We could go on with these stories. And on. Mike Keenan, as general manager, fired his coach, Duane Sutter, just 26 games into the 2001 season, put himself behind the bench and, later, agreed to terms on a new contract with the one player this franchise needed: Roberto Luongo. Keenan then traded Luongo before the contract was signed.

Luongo was traded back to the Panthers seven years later, part of a building roster that made the playoffs in 2016. All the inner wiring was then dismantled in a manner that only the Panthers could do.

The veteran coach, Gerard Gallant, was fired after a road game in Carolina and left on his own so he had to wait for a taxi to leave the arena. A coach who had no NHL experience, Tom Rowe, was put in charge of running the front office and coaching the team.

The expected happened. The Panthers happened. Disaster happened again. And, again, they allowed people to quit paying attention.

Confession: Just writing this boils my blood a little, remembering stories I filed away long ago. The Panthers had great hockey men like Bill Torrey providing guidance and sustenance — if they wanted that — until he died in 2018.

“I’m not sure anyone’s listening to what I say,” he said to me once, after one of those lost years. They all blend together by now.

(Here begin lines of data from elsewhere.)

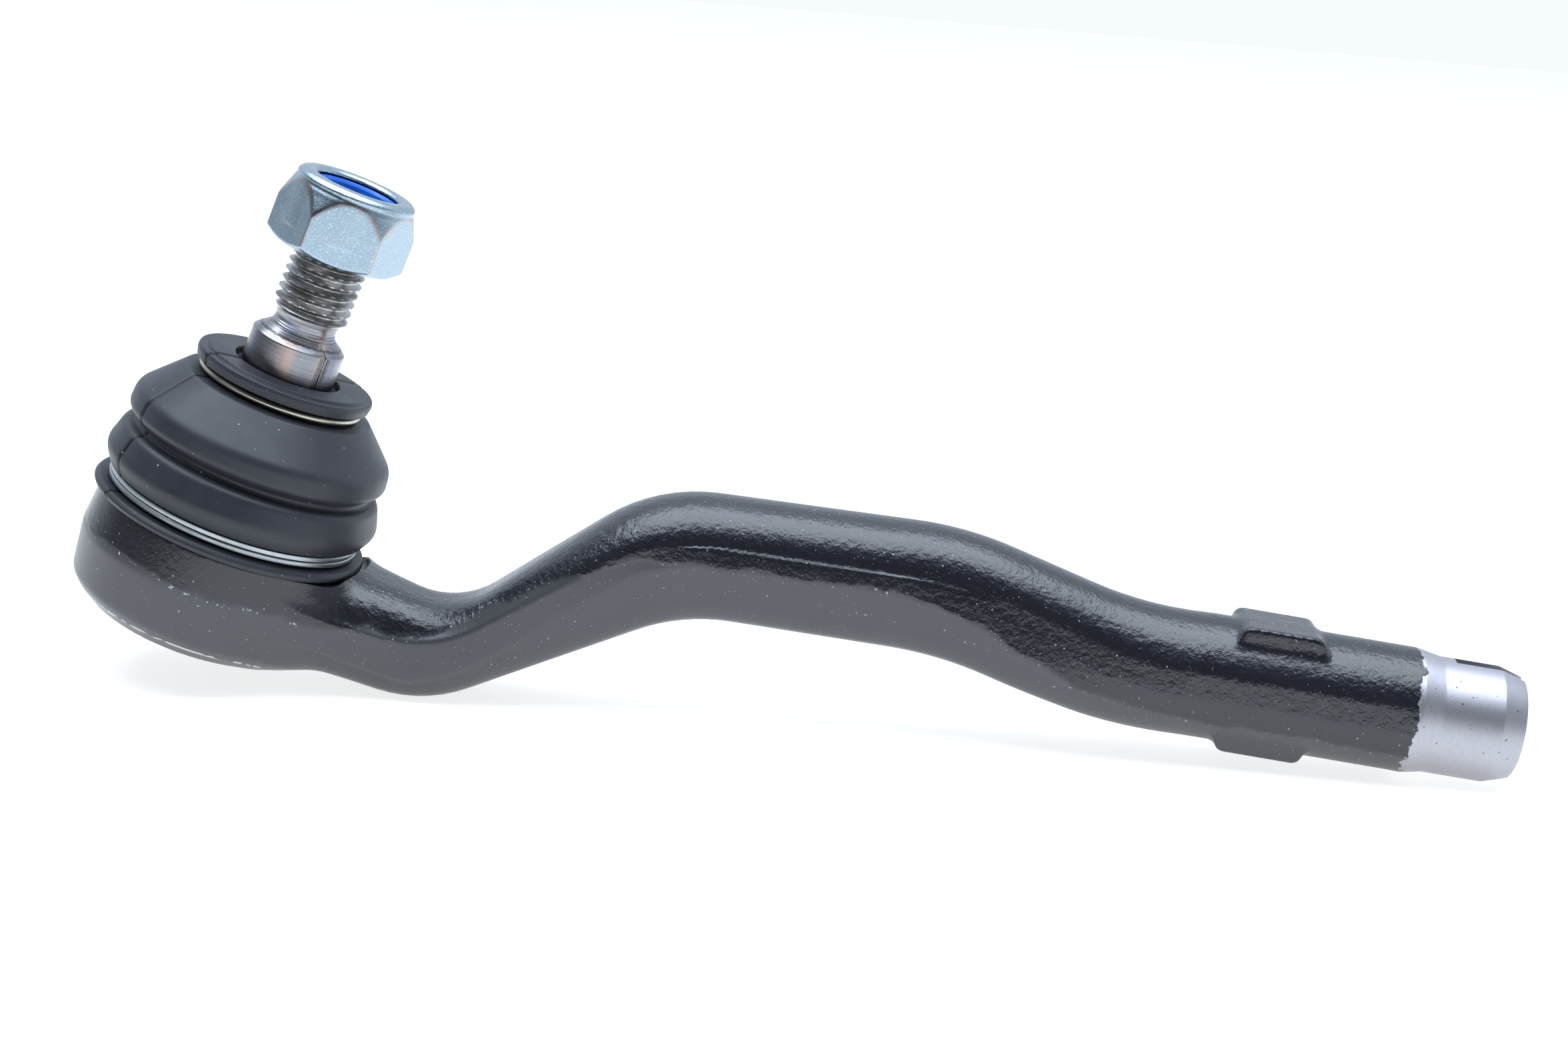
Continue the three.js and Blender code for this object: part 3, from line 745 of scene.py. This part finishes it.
def lower_ring():
    """Flat wire in two turns: once round, a step up across a short arc, and round again."""
    height = (RING_Z[1] - RING_Z[0]) / 2 - 0.05
    start, end, step_arc = math.radians(60), math.radians(60 + 706), math.radians(16)
    half = (start + end) / 2
    section = filleted([
        [-RING_THICKNESS, -height / 2, 0.12], [0, -height / 2, 0.18], [0, height / 2, 0.18],
        [-RING_THICKNESS, height / 2, 0.12],
    ], loop=True, steps=3)
    angles = np.linspace(start, end, 400)
    climb = smoothstep(angles, half - step_arc / 2, half + step_arc / 2)
    low = RING_Z[0] + height / 2
    high = RING_Z[1] - height / 2
    out = outward(angles)
    path = out * RING_RADIUS
    path[:, 2] += low + (high - low) * climb
    return mesh_object("flat_wire_ring", *swept(section, path, out))


def upper_ring():
    """Round spring wire, open by a small gap at the back."""
    angles = np.radians(np.linspace(98, 98 + 352, 200))
    section = WIRE_RADIUS * outward(circle(12))[:, :2]
    out = outward(angles)
    path = out * WIRE_CENTRE_RADIUS + [0, 0, WIRE_Z]
    return mesh_object("round_wire_ring", *swept(section, path, out))


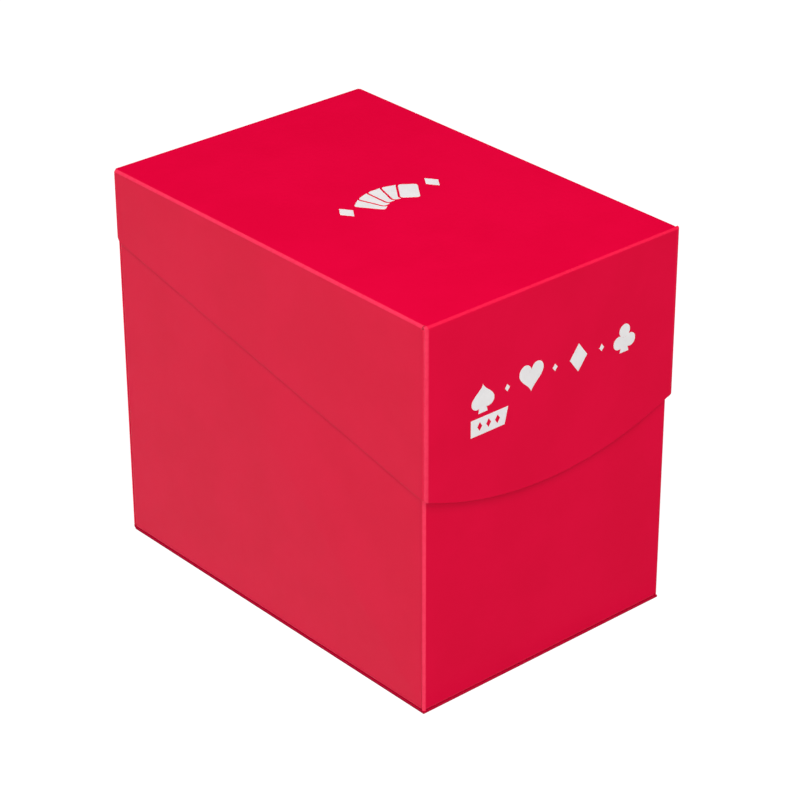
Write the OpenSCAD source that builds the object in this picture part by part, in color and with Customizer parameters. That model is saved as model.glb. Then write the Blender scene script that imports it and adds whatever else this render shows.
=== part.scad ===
// Folded card deck box: a creased plastic blank for the back, the bottom and the flip lid, a second one
// for the front and the sides, the glue layers between them, a loose card divider, and the printed marks.
// Millimetres. X runs across the box, -Y is the front, +Z is up.
// The origin is the middle of the underside, with the lid shut.

/* [Box] */
// Width of the case across its side panels
case_w = 75.2; // [71:0.1:100]
// Depth of the case from its front panel to its rear glue tabs
case_d = 109.1; // [70:0.1:150]
// Height of the shut box
box_h = 98.2; // [96:0.1:120]

/* [Sheet] */
// Thickness of the sheet
sheet_t = 0.5; // [0.4:0.05:0.8]
// Inner radius of the folds
fold_in_r = 0.3; // [0.1:0.05:0.4]
// Thickness of the glue between a tab and its panel
glue_t = 0.05; // [0.03:0.01:0.1]
// Width of the case's glue tabs
tab_w = 12; // [8:0.5:16]

/* [Lid] */
// Gap between a side panel and the lid's side flap
side_gap = 0.1; // [0.05:0.05:0.5]
// Gap between the front panel and the lid's corner tabs
front_gap = 0.1; // [0.1:0.05:0.8]
// Gap between the lid's top panel and the rim of the case
rim_gap = 0.5; // [0.3:0.1:2]
// Drop of the front flap at its middle
front_drop = 50.25; // [46:0.25:60]
// Drop of the front flap at its ends
front_end_drop = 42.35; // [40:0.05:44]
// Drop of the side flaps at the front
side_front_drop = 42.4; // [34:0.05:44]
// Drop of the side flaps at the rear
side_rear_drop = 18.6; // [12:0.1:28]
// Radius of the side flaps' rear lower corner
flap_corner_r = 2; // [1:0.5:5]
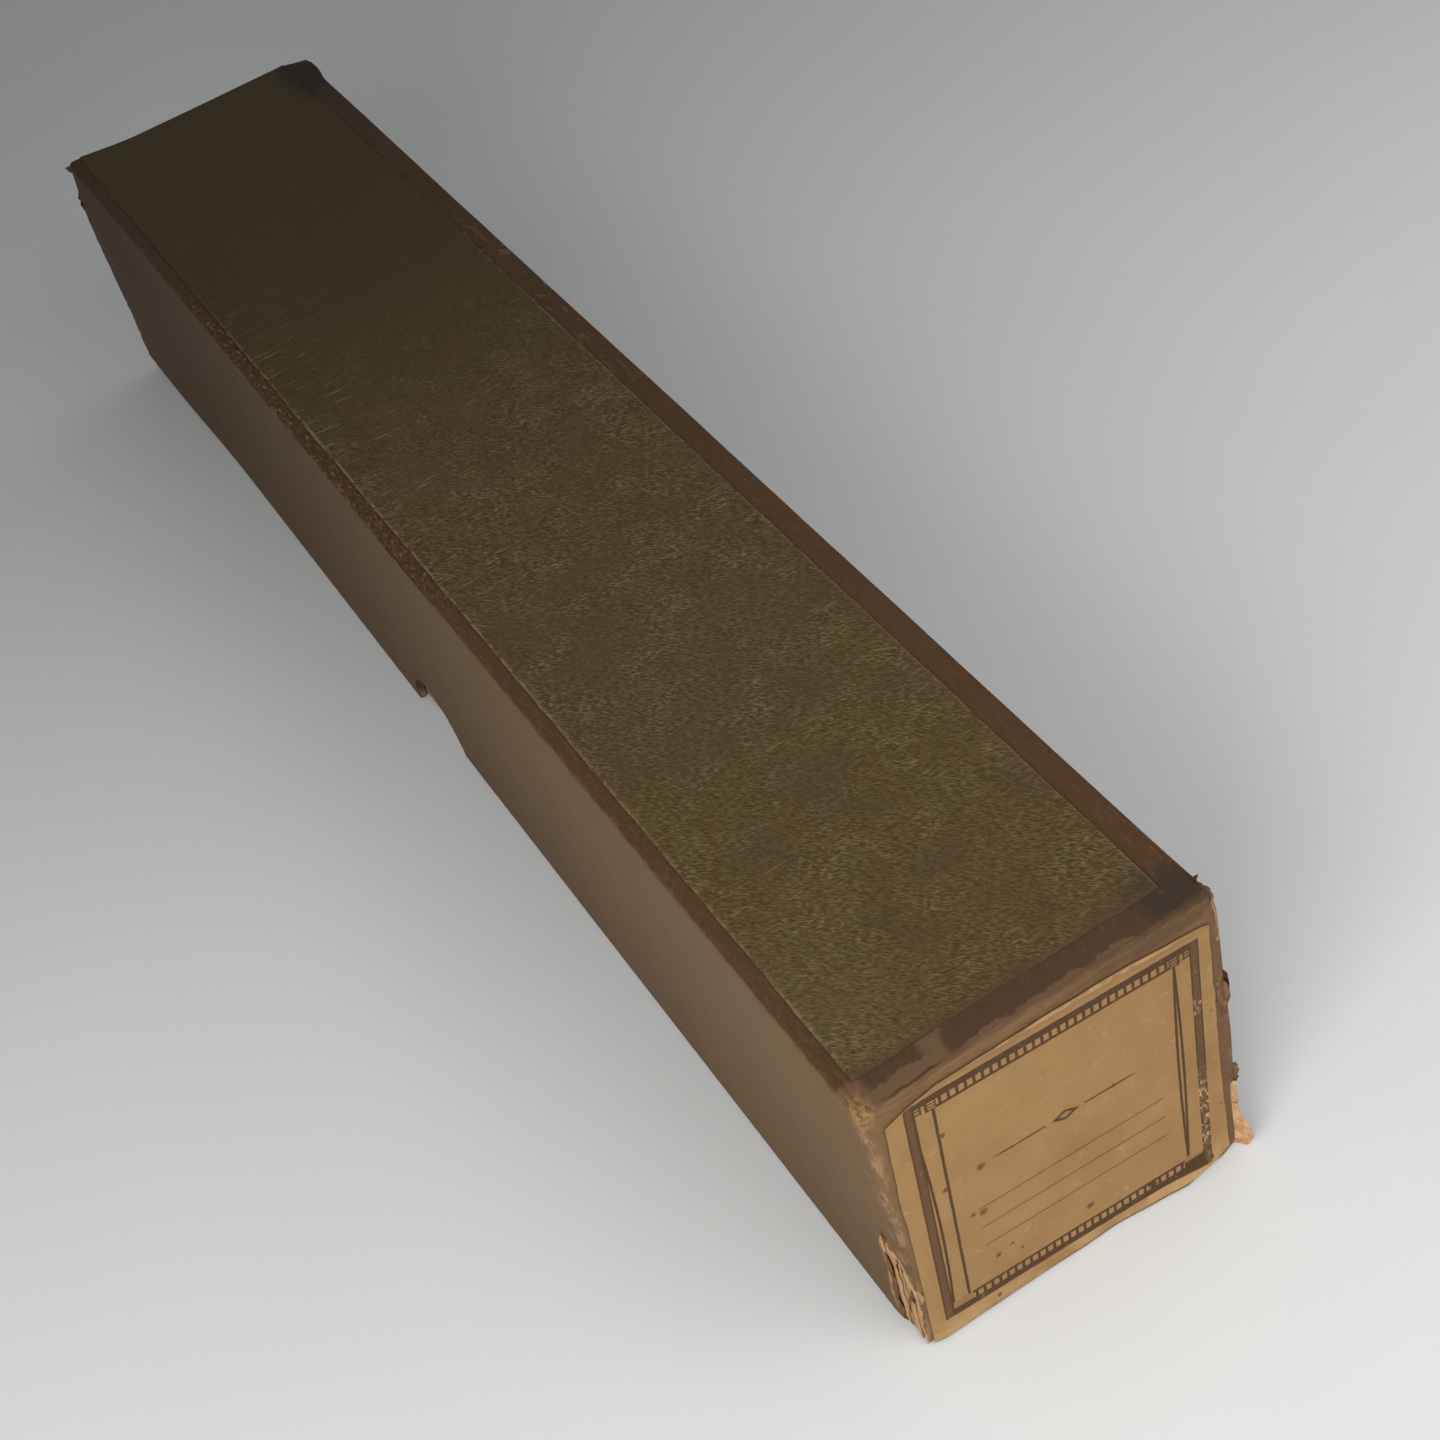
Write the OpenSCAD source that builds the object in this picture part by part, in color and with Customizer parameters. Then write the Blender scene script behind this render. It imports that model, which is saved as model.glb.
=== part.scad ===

All this explains why you had to be happy watching Friday’s celebration. And you know who deserves to be happiest? The lifers inside that franchise. I see ushers who have been there forever, support staff of the team who give a smile in acknowledgement in passing in the halls.

Randy Moller has worked there for decades, a good and fun-spirited announcer who laughs that his final year playing was 1994-95 — the year before they went to the Stanley Cup Finals. His broadcast partner, Steve Goldstein shouted his trademark, “Let’s go home, baby!” after Verhaeghe’s winning goal Friday.

He reminded me the other day that after he said it one night I mentioned it would be a good signature line for him. He then adopted it as such. Now he closed a series’ winner with it.

Ed Jovanovski, a rookie in the magic of 1996, is now a team broadcaster, giving a history lesson Friday as they showed highlights from that long-ago season. It’s hard to explain to people what it was like in 1996 when hockey took over South Florida — or the passion in 1997 when, say, general manager Bryan Murray traded center Stu Barnes.

South Florida was irate. He traded Barnes? Why was he breaking up that team? People cared then. Maybe Friday night was finally a step back toward that.

“There’s been a lot of talk of not winning, getting knocked out in the first round,” Barkov said. “It’s been there … It’s not there anymore.”

For the first time in 26 empty years, there was something tangible to hold. Jonathan Huberdeau, a Panthers standout for 10 years, was able to casually say what no Panther player has said this time of year, what has been a quarter-century in the waiting.

“Now we’ve got to think of the second round,” he said.